> [Directive]: In the entries below, which lines run from the one containing "Model this object" to the one containing "lid_wall = 2.5"? Copy exactly those lines, ends included, and no others.

## Start Record extracts

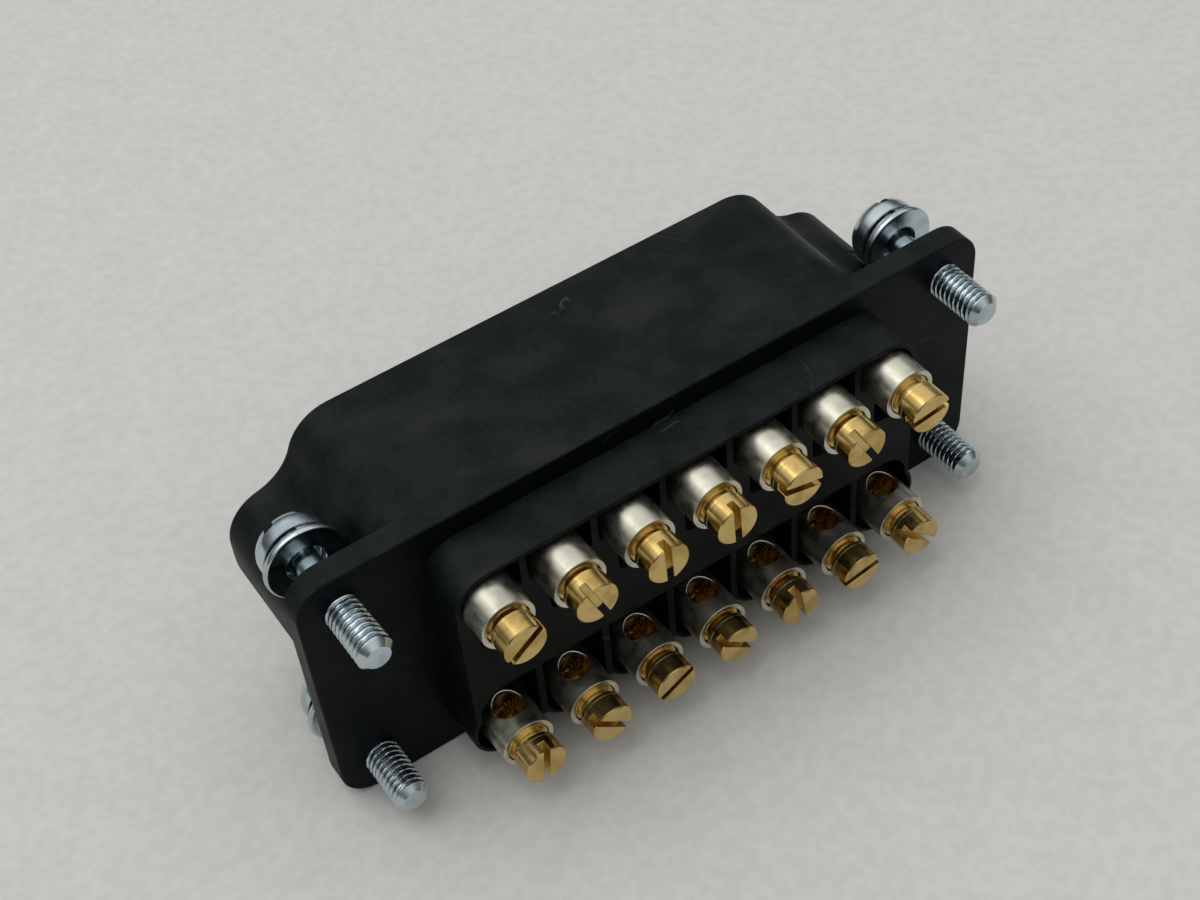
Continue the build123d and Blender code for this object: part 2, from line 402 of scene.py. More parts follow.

## End Record extracts
## Start Record extracts

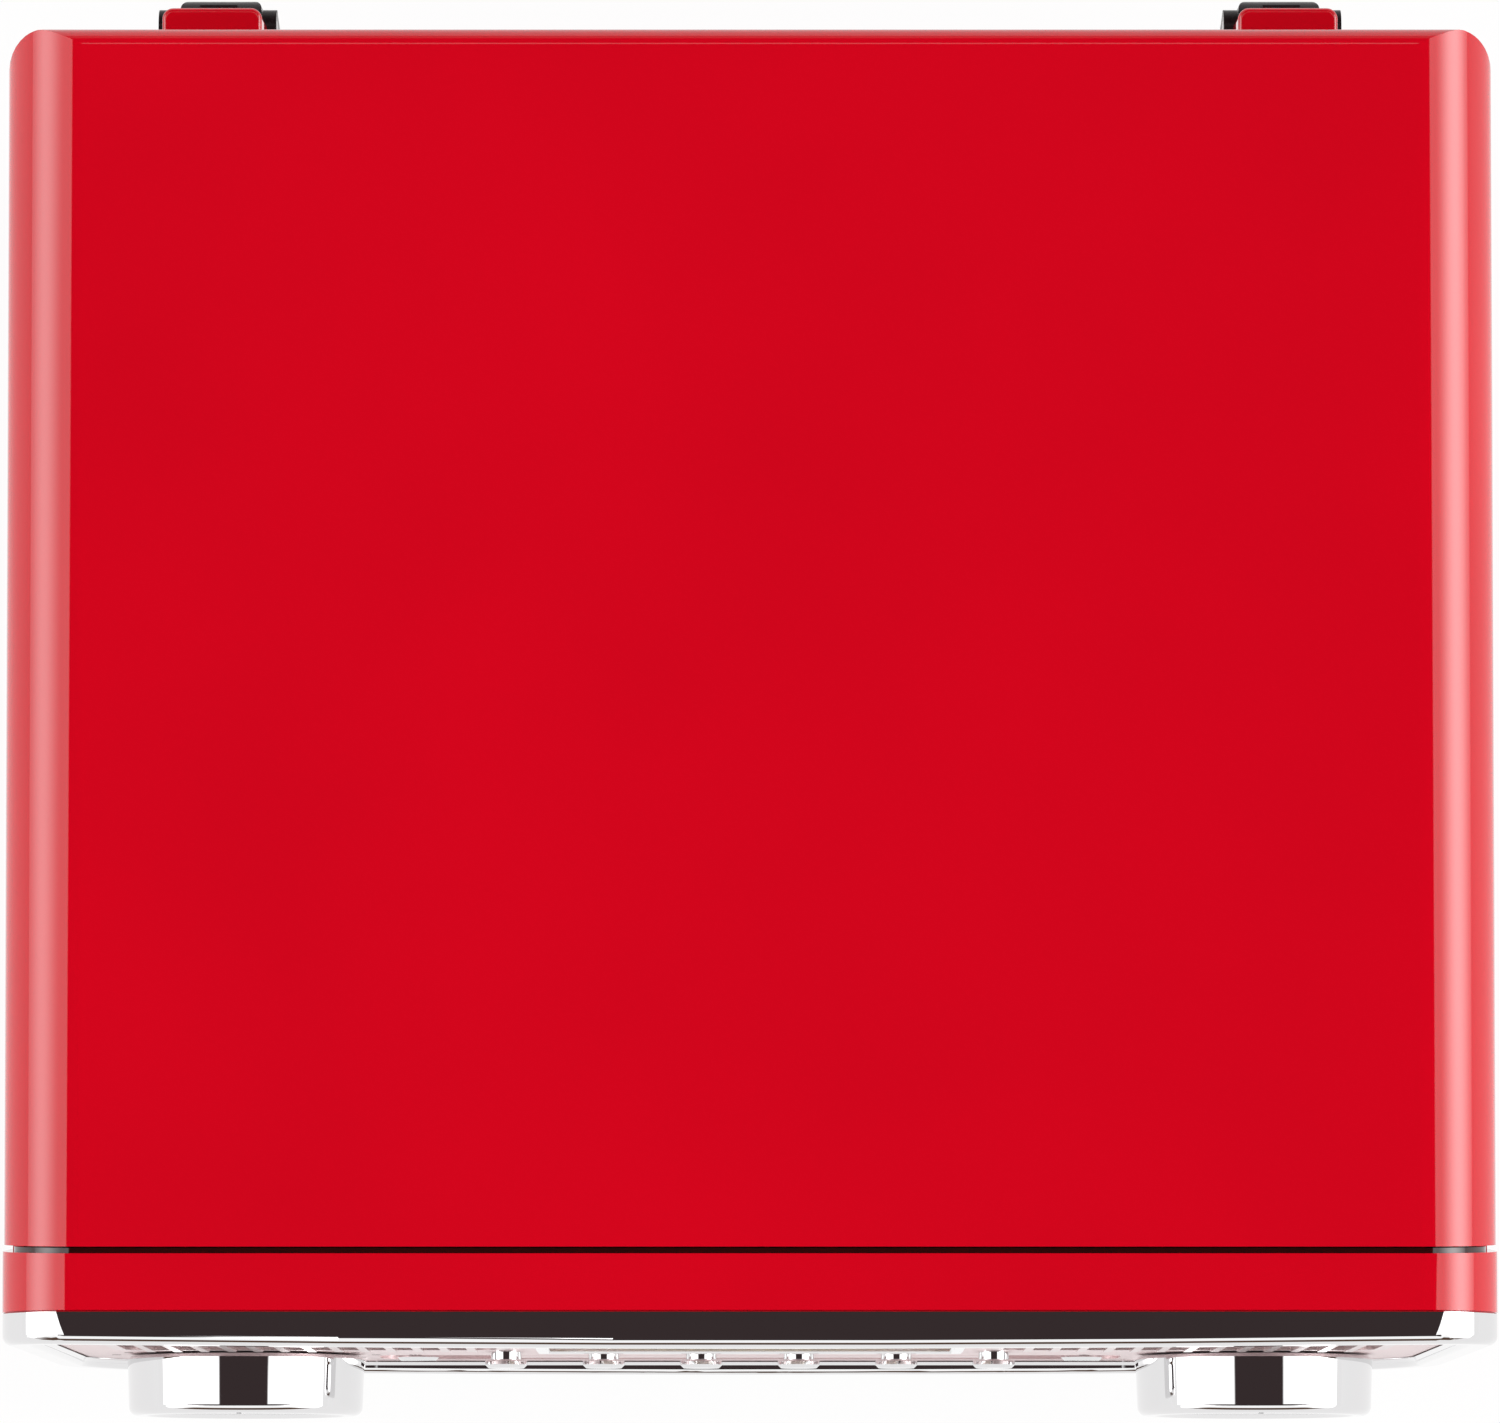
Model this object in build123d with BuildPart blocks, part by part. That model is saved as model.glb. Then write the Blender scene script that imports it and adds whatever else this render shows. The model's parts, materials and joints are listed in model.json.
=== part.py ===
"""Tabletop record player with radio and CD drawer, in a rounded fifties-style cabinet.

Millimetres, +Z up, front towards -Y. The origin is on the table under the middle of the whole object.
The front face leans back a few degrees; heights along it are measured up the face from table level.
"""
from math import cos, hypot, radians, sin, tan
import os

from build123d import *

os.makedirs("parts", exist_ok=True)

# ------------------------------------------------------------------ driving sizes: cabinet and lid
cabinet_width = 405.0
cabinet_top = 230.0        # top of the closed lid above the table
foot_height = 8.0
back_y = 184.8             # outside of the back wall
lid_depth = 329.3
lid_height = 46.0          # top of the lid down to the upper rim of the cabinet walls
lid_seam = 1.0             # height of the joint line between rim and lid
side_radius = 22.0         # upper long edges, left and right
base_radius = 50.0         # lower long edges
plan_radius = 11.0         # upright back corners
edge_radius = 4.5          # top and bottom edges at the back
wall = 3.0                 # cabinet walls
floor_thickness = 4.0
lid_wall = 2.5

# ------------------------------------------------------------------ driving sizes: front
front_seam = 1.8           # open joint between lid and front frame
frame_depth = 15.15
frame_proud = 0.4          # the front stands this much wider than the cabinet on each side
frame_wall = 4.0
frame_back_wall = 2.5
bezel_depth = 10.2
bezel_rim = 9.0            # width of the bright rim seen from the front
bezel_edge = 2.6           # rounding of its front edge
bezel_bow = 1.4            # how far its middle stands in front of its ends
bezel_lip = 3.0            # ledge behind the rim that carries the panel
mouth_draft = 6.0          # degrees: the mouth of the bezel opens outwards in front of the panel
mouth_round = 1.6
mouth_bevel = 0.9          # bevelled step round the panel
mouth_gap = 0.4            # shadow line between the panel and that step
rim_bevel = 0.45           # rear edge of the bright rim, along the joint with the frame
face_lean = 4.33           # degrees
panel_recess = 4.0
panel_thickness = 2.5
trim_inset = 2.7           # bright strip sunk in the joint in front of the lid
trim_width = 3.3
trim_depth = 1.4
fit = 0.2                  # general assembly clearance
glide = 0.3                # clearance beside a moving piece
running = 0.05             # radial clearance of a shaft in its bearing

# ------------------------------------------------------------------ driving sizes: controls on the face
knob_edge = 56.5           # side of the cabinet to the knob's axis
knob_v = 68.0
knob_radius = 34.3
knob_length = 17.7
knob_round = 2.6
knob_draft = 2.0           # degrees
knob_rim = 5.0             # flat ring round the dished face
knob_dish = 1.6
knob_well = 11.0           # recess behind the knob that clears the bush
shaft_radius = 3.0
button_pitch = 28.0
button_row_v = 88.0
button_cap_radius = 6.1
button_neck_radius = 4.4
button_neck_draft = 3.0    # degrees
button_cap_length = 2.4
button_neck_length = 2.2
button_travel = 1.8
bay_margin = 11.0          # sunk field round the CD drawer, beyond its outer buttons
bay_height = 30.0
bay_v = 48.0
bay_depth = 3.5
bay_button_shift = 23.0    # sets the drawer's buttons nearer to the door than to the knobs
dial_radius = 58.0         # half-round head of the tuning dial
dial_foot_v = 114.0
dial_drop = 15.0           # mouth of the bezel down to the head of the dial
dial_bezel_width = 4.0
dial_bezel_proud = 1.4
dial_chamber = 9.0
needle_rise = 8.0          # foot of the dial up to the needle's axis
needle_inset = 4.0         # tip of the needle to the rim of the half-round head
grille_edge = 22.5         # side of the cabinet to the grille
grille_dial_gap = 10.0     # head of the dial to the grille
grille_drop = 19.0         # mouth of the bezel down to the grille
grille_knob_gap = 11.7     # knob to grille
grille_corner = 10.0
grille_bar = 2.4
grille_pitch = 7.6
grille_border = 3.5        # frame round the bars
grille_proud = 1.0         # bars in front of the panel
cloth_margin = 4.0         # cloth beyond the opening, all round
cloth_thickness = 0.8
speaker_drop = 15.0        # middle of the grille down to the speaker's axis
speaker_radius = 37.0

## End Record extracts

> [Exercise answer]:
Model this object in build123d with BuildPart blocks, part by part. That model is saved as model.glb. Then write the Blender scene script that imports it and adds whatever else this render shows. The model's parts, materials and joints are listed in model.json.
=== part.py ===
"""Tabletop record player with radio and CD drawer, in a rounded fifties-style cabinet.

Millimetres, +Z up, front towards -Y. The origin is on the table under the middle of the whole object.
The front face leans back a few degrees; heights along it are measured up the face from table level.
"""
from math import cos, hypot, radians, sin, tan
import os

from build123d import *

os.makedirs("parts", exist_ok=True)

# ------------------------------------------------------------------ driving sizes: cabinet and lid
cabinet_width = 405.0
cabinet_top = 230.0        # top of the closed lid above the table
foot_height = 8.0
back_y = 184.8             # outside of the back wall
lid_depth = 329.3
lid_height = 46.0          # top of the lid down to the upper rim of the cabinet walls
lid_seam = 1.0             # height of the joint line between rim and lid
side_radius = 22.0         # upper long edges, left and right
base_radius = 50.0         # lower long edges
plan_radius = 11.0         # upright back corners
edge_radius = 4.5          # top and bottom edges at the back
wall = 3.0                 # cabinet walls
floor_thickness = 4.0
lid_wall = 2.5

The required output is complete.